Once more into the briefs

Barbarian 2: The Dungeon of Drax logo

JUST when you thought it was safe to step back into your loincloth, Barbarian II from Palace has arrived. And this time he's out for... well, probably much the same things as last time actually - a spot of death and destruction, all nicely rounded off with a great haul of treasure to improve his credit rating.
Can't argue with that, I suppose. At least not to his face.

This time he's got help. There is a choice of playing the Dark Destroyer himself or his rather comely companion. Female barbarians? Gotta move with the times I suppose. Whether this move is to attract more female games players seems somewhat dubious after witnessing a few of her near-naked acrobatic feats with only her well place jewelery saving her from exposure.

An amazing opening sequence, even by Amiga standards, draws you into the game. Nice animated effects and sampled speech even for the "Insert Second Disc" request.
Why can;t everyone put as much effort into this sort of thing? One doesn't mind so much rooting around the box and manuals and swapping discs when it is done in an interesting and entertaining manner.

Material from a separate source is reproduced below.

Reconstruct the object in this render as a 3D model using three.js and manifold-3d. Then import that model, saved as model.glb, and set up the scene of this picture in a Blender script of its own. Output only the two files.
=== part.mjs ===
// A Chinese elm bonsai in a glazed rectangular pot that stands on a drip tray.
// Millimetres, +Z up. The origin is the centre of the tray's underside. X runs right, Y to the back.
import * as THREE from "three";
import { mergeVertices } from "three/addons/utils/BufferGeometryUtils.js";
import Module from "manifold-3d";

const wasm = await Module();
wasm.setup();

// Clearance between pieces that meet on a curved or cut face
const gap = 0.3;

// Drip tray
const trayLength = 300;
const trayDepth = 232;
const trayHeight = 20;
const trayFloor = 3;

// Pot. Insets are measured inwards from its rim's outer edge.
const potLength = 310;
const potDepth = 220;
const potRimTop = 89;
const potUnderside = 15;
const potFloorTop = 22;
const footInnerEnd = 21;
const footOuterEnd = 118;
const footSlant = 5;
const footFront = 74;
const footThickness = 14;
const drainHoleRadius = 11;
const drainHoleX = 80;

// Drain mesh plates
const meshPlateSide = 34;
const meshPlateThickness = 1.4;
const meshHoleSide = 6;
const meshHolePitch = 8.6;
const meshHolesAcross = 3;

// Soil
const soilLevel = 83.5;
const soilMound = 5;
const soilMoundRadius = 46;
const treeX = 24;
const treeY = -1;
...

Each level consists of a maze full of undesirables almost begging to be hacked, slashed gouged and generally inconvenienced. Not only must you find the exit, but you must also collect the two magic items if you are to be able to withstand Drax - the big nasty - at the end of the game.

The items certainly are magic. When you pick them up they flash incessantly for some jolly good and arcane, if a tad annoying, fashion.

The various bad guys, or bad things more properly, all require a different technique to overcome. Enemies floating off the ground are unlikely to be affected by a swing of the sword at knee height. Similarly, there is no point for the neck if your opponent is only two feet tall.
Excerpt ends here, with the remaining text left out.